** Start of Given data **

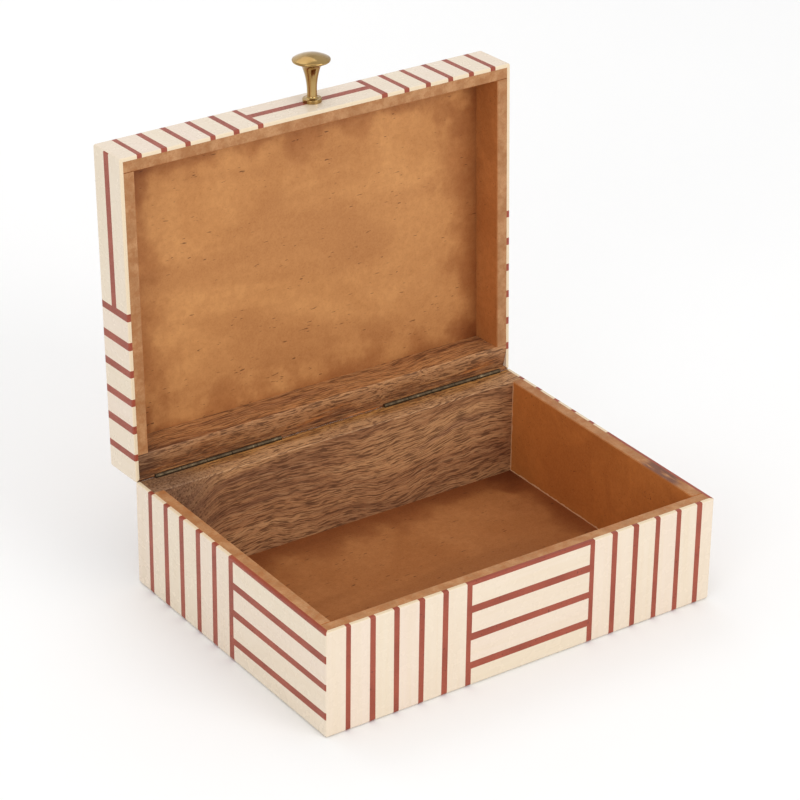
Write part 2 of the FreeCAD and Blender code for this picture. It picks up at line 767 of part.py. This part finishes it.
# ---------------------------------------------------------------- the whole box


def main():
    os.makedirs("parts", exist_ok=True)
    make_sheet()
    base_outside = polished_outside("base", "Dims.skin_lift", "Dims.base_height", "Dims.base_height")
    lid_outside = polished_outside("lid", LID_RIM, LID_TOP, LID_RIM)
    base_room, lid_room = make_hinges()
    knob_screw = make_knob_screw()
    make_boards()
    make_base_walls(base_outside, base_room)
    make_lid_walls(lid_outside, lid_room, knob_screw)
    make_base_inlay(base_outside)
    make_lid_inlay(lid_outside, knob_screw)
    make_knob(knob_screw)

    DOC.recompute()
    faulty = [made.Label for made in DOC.Objects if {"Invalid", "Error"} & set(made.State)]
    faulty += [made.Label for made in PIECES if made.Shape.isNull() or not made.Shape.isValid()]
    if faulty:
        raise RuntimeError(f"these shapes are faulty: {faulty}")
    for made in PIECES:
        made.Shape.exportStep(f"parts/{made.Label}.step")
    print(f"{len(PIECES)} pieces written")


main()
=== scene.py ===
import json
import math

import bmesh
import bpy
import numpy as np
from mathutils import Matrix, Vector


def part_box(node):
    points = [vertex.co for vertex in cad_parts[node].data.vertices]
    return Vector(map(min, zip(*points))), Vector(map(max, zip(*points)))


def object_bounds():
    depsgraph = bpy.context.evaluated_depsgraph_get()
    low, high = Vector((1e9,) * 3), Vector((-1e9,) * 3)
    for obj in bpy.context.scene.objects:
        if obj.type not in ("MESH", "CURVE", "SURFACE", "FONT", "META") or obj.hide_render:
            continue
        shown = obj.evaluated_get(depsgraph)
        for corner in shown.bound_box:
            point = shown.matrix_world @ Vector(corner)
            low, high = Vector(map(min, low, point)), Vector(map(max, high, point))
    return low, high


# The looks of the inlaid wooden box: a material for every CAD piece, a pale floor, studio light and a
# camera. Lengths are in metres, in the CAD's own frame: +Z up, the front faces -Y, the lid open at +Y.

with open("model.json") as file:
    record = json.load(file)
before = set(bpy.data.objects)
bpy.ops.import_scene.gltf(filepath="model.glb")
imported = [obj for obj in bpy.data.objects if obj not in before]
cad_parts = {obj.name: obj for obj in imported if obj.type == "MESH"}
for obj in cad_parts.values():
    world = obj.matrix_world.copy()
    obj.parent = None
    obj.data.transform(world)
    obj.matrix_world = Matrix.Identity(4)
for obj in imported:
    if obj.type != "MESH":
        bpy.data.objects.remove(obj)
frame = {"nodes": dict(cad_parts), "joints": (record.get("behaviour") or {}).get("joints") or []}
cad_low, cad_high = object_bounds()

# ---------------------------------------------------------------- places taken from the frame

lid_joint = frame["joints"][0]
# turns a direction on the shut lid into the same direction on the lid at rest, where it stands open
LID_TURN = Matrix.Rotation(
    math.radians(-lid_joint["range_deg"][0]), 3, Vector(lid_joint["axis"])
)
UP = Vector((0, 0, 1))
BASE_RIM = UP
LID_RIM = LID_TURN @ -UP
ROOM_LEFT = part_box("base_left_wall")[1].x
ROOM_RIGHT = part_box("base_right_wall")[0].x
ROOM_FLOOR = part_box("base_floor")[1].z
ROOM_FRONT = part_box("base_front_wall")[1].y
ROOM_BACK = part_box("base_back_wall")[0].y
ROOM_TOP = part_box("base_back_wall")[1].z


# ---------------------------------------------------------------- building materials


def paint(red, green, blue):
    """A colour for a shader, from the values out of 255 that a screen would show it with."""
    return tuple(((value / 255 + 0.055) / 1.055) ** 2.4 for value in (red, green, blue))


class Surface:
    """A material being built. Its methods add nodes and give back their output sockets."""

    def __init__(self, name):
        self.material = bpy.data.materials.new(name)
        self.material.use_nodes = True
        self.tree = self.material.node_tree
        self.shader = self.tree.nodes["Principled BSDF"]
        coordinates = self.tree.nodes.new("ShaderNodeTexCoord")
        self.place = coordinates.outputs["Object"]
        self.normal = coordinates.outputs["Normal"]

    def put(self, socket, value):
        """Links an input socket to another node's output, or sets it to a number or colour."""
        if isinstance(value, bpy.types.NodeSocket):
            self.tree.links.new(value, socket)
        else:
            socket.default_value = value

    def set(self, **values):
        """Puts values to the shader's own sockets: underscores stand for spaces in their names."""
        for name, value in values.items():
            self.put(self.shader.inputs[name.replace("_", " ")], value)

    def stretch(self, vector, scale, shift=(0, 0, 0), turn=(0, 0, 0)):
        node = self.tree.nodes.new("ShaderNodeMapping")
        self.put(node.inputs["Vector"], vector)
        node.inputs["Scale"].default_value = scale
        node.inputs["Location"].default_value = shift
        node.inputs["Rotation"].default_value = turn
        return node.outputs["Vector"]

    def noise(self, vector, scale=1.0, detail=3.0, roughness=0.5, distortion=0.0):
        node = self.tree.nodes.new("ShaderNodeTexNoise")
        self.put(node.inputs["Vector"], vector)
        node.inputs["Scale"].default_value = scale
        node.inputs["Detail"].default_value = detail
        node.inputs["Roughness"].default_value = roughness
        node.inputs["Distortion"].default_value = distortion
        return node.outputs["Fac"]

    def math(self, operation, *values):
        node = self.tree.nodes.new("ShaderNodeMath")
        node.operation = operation
        for socket, value in zip(node.inputs, values):
            self.put(socket, value)
        return node.outputs["Value"]

    def between(self, value, low, high, to_low=0.0, to_high=1.0):
        """A value carried smoothly from one range to another, and held at its ends."""
        node = self.tree.nodes.new("ShaderNodeMapRange")
        node.interpolation_type = "SMOOTHSTEP"
        for name, number in (
            ("Value", value),
            ("From Min", low),
            ("From Max", high),
            ("To Min", to_low),
            ("To Max", to_high),
        ):
            self.put(node.inputs[name], number)
        return node.outputs["Result"]

    def ramp(self, value, stops):
        node = self.tree.nodes.new("ShaderNodeValToRGB")
        self.put(node.inputs["Fac"], value)
        while len(node.color_ramp.elements) < len(stops):
            node.color_ramp.elements.new(1.0)
        for element, (position, colour) in zip(node.color_ramp.elements, stops):
            element.position = position
            element.color = (*colour, 1.0)
        return node.outputs["Color"]

    def mix(self, share, first, second, way="MIX"):
        node = self.tree.nodes.new("ShaderNodeMix")
        node.data_type = "RGBA"
        node.blend_type = way
        node.clamp_factor = True
        # a Mix node has sockets for every kind of data: these are its share and its colours
        sockets = (node.inputs[0], node.inputs[6], node.inputs[7])
        for socket, value in zip(sockets, (share, first, second)):
            self.put(socket, (*value, 1.0) if isinstance(value, tuple) else value)
        return node.outputs[2]

    def parts(self, vector):
        node = self.tree.nodes.new("ShaderNodeSeparateXYZ")
        self.put(node.inputs[0], vector)
        return node.outputs

    def vector(self, x, y, z):
        node = self.tree.nodes.new("ShaderNodeCombineXYZ")
        for socket, value in zip(node.inputs, (x, y, z)):
            self.put(socket, value)
        return node.outputs["Vector"]

    def attribute(self, name):
        node = self.tree.nodes.new("ShaderNodeAttribute")
        node.attribute_name = name
        return node.outputs

    def facing(self, direction, least, most):
        """1 where the surface faces a direction, falling to 0 where it turns away."""
        node = self.tree.nodes.new("ShaderNodeVectorMath")
        node.operation = "DOT_PRODUCT"
        self.put(node.inputs[0], self.normal)
        node.inputs[1].default_value = direction
        return self.between(node.outputs["Value"], least, most)

    def bump(self, height, distance, strength, under=None):
        """Small relief, laid over the relief of another bump if one is given."""
        node = self.tree.nodes.new("ShaderNodeBump")
        self.put(node.inputs["Height"], height)
        node.inputs["Distance"].default_value = distance
        node.inputs["Strength"].default_value = strength
        if under is not None:
            self.put(node.inputs["Normal"], under)
        return node.outputs["Normal"]


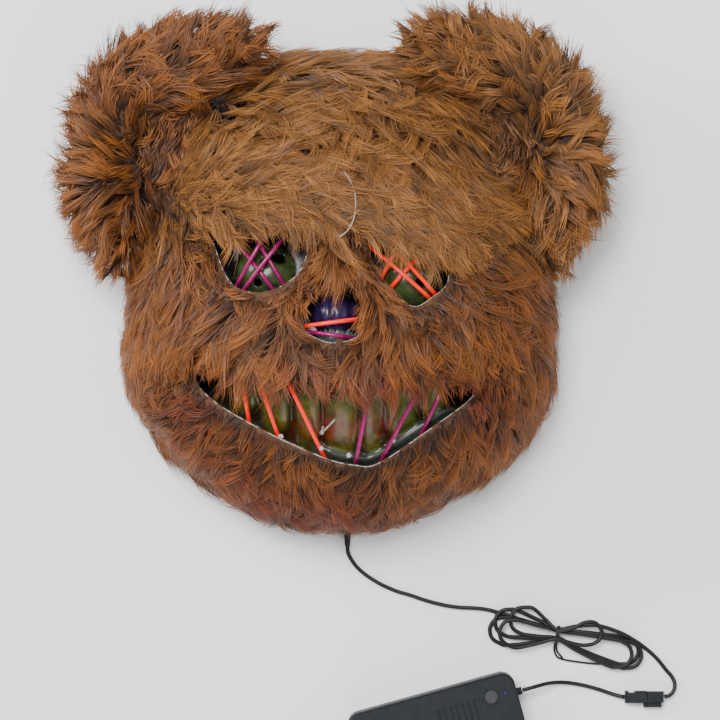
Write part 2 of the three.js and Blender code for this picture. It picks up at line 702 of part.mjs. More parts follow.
const BROWS = {
  left: {
    x: -40, y: 52, width: 94, height: 52,
    shape: [
      { x: -0.5, y: 0.22 }, { x: -0.44, y: -0.28 }, { x: -0.03, y: -0.46 }, { x: 0.4, y: -0.46 },
      { x: 0.5, y: -0.08 }, { x: 0.38, y: 0.3 }, { x: -0.03, y: 0.5 }, { x: -0.38, y: 0.44 },
    ],
  },
  right: {
    x: 50, y: 42, width: 98, height: 62,
    shape: [
      { x: -0.47, y: -0.18 }, { x: -0.35, y: -0.28 }, { x: 0.06, y: -0.5 }, { x: 0.28, y: -0.42 },
      { x: 0.5, y: 0.1 }, { x: 0.26, y: 0.36 }, { x: -0.18, y: 0.5 }, { x: -0.46, y: 0.44 },
    ],
  },
};
const BROW_LOCK_GRID = { across: 5, along: 3 };

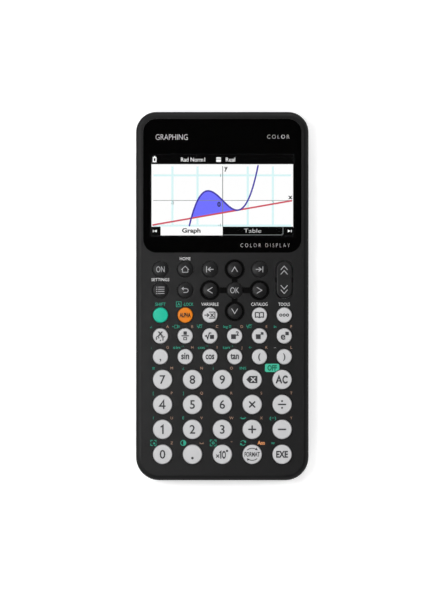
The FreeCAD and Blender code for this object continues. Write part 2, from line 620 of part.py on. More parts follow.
def make_rear_cover():
    body = new_body("rear_cover")
    outer = new_sketch(body, "rear_outline", "XY_Plane", "foot_drop")
    add_outline(outer, "0")
    block = pad(body, outer, "parting_height - foot_drop")
    rolled = round_edges(body, block, at_height("foot_drop"), "back_roll")
    round_edges(body, rolled, at_height("parting_height"), "seam", "PartDesign::Chamfer")
    inner = new_sketch(body, "rear_inside", "XY_Plane", "foot_drop + back_plate")
    add_outline(inner, "wall")
    pocket(body, inner, "parting_height")

    floor = "(foot_drop + back_plate)"
    tongue = new_sketch(body, "rear_tongue", "XY_Plane", floor)
    add_outline(tongue, "(wall + part_gap)")
    add_outline(tongue, "(wall + part_gap + lip_thick)")
    pad(body, tongue, "parting_height + lip_rise - %s" % floor)

    tub = new_sketch(body, "bay_block", "XY_Plane", floor)
    add_rectangle(tub, "-bay_half_x - bay_wall", "bay_half_x + bay_wall",
                  "hatch_low - bay_wall / 2", "hatch_high + bay_wall / 2")
    pad(body, tub, "bay_roof_low + bay_roof_thick - %s" % floor)
    room = new_sketch(body, "bay_room", "XY_Plane", "foot_drop")
    add_rectangle(room, "-bay_half_x", "bay_half_x", "bay_middle - bay_half_y", "bay_middle + bay_half_y")
    pocket(body, room, "bay_roof_low - foot_drop")
    door = new_sketch(body, "hatch_seat", "XY_Plane", "foot_drop")
    add_rounded(door, "hatch_half_x + hatch_gap", "hatch_low - hatch_gap", "hatch_high + hatch_gap",
                "hatch_corner + hatch_gap", "hatch_corner + hatch_gap")
    pocket(body, door, "back_plate + part_gap")
    slots = new_sketch(body, "tab_slots", "XY_Plane", floor)
    for sign in ("-", ""):
        middle = sign + "tab_place"
        add_rectangle(slots, "%s - tab_half - hatch_gap" % middle, "%s + tab_half + hatch_gap" % middle,
                      "bay_middle + bay_half_y", "hatch_high + bay_wall")
    pocket(body, slots, "tab_room")
    thumb = new_sketch(body, "finger_recess", "XY_Plane", "foot_drop")
    add_wide_slot(thumb, "hatch_low - thumb_width / 2", "thumb_half - thumb_width / 2", "thumb_width / 2")
    pocket(body, thumb, "thumb_depth")

    sockets = new_sketch(body, "rear_sockets", "XY_Plane", floor)
    for across, along in SCREWS:
        add_circle(sockets, across, along, "rear_boss_radius")
    pad(body, sockets, "boss_low - part_gap - %s" % floor)
    sinks = new_sketch(body, "head_recesses", "XY_Plane", "foot_drop")
    for across, along in SCREWS:
        add_circle(sinks, across, along, "sink_radius")
    pocket(body, sinks, "sink_high - foot_drop")
    drills = new_sketch(body, "shank_holes", "XY_Plane", "foot_drop")
    for across, along in SCREWS:
        add_circle(drills, across, along, "shank_radius + drill_room")
    add_circle(drills, "reset_switch_across", "reset_switch_along", "reset_radius")
    pocket(body, drills, "boss_low")

    seats = new_sketch(body, "foot_seats", "XY_Plane", "foot_drop")
    for across in ("-foot_x", "foot_x"):
        for along in ("-foot_y", "foot_y"):
            add_circle(seats, across, along, "foot_radius + part_gap")
    pocket(body, seats, "foot_sink")

    posts = new_sketch(body, "board_posts", "XY_Plane", floor)
    for across in ("-board_half + post_inset", "0", "board_half - post_inset"):
        for along in ("board_bottom + post_inset", "board_top - post_inset"):
            add_circle(posts, across, along, "post_radius")
    pad(body, posts, "board_low - %s" % floor)
    return body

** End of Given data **

What the exercise asks | Starting at the line that contains "DOC.recompute()" and stopping at the line that contains "return low, high", transcribe the lines exactly; both boundary lines are to be included.

Result |
    DOC.recompute()
    faulty = [made.Label for made in DOC.Objects if {"Invalid", "Error"} & set(made.State)]
    faulty += [made.Label for made in PIECES if made.Shape.isNull() or not made.Shape.isValid()]
    if faulty:
        raise RuntimeError(f"these shapes are faulty: {faulty}")
    for made in PIECES:
        made.Shape.exportStep(f"parts/{made.Label}.step")
    print(f"{len(PIECES)} pieces written")


main()
=== scene.py ===
import json
import math

import bmesh
import bpy
import numpy as np
from mathutils import Matrix, Vector


def part_box(node):
    points = [vertex.co for vertex in cad_parts[node].data.vertices]
    return Vector(map(min, zip(*points))), Vector(map(max, zip(*points)))


def object_bounds():
    depsgraph = bpy.context.evaluated_depsgraph_get()
    low, high = Vector((1e9,) * 3), Vector((-1e9,) * 3)
    for obj in bpy.context.scene.objects:
        if obj.type not in ("MESH", "CURVE", "SURFACE", "FONT", "META") or obj.hide_render:
            continue
        shown = obj.evaluated_get(depsgraph)
        for corner in shown.bound_box:
            point = shown.matrix_world @ Vector(corner)
            low, high = Vector(map(min, low, point)), Vector(map(max, high, point))
    return low, high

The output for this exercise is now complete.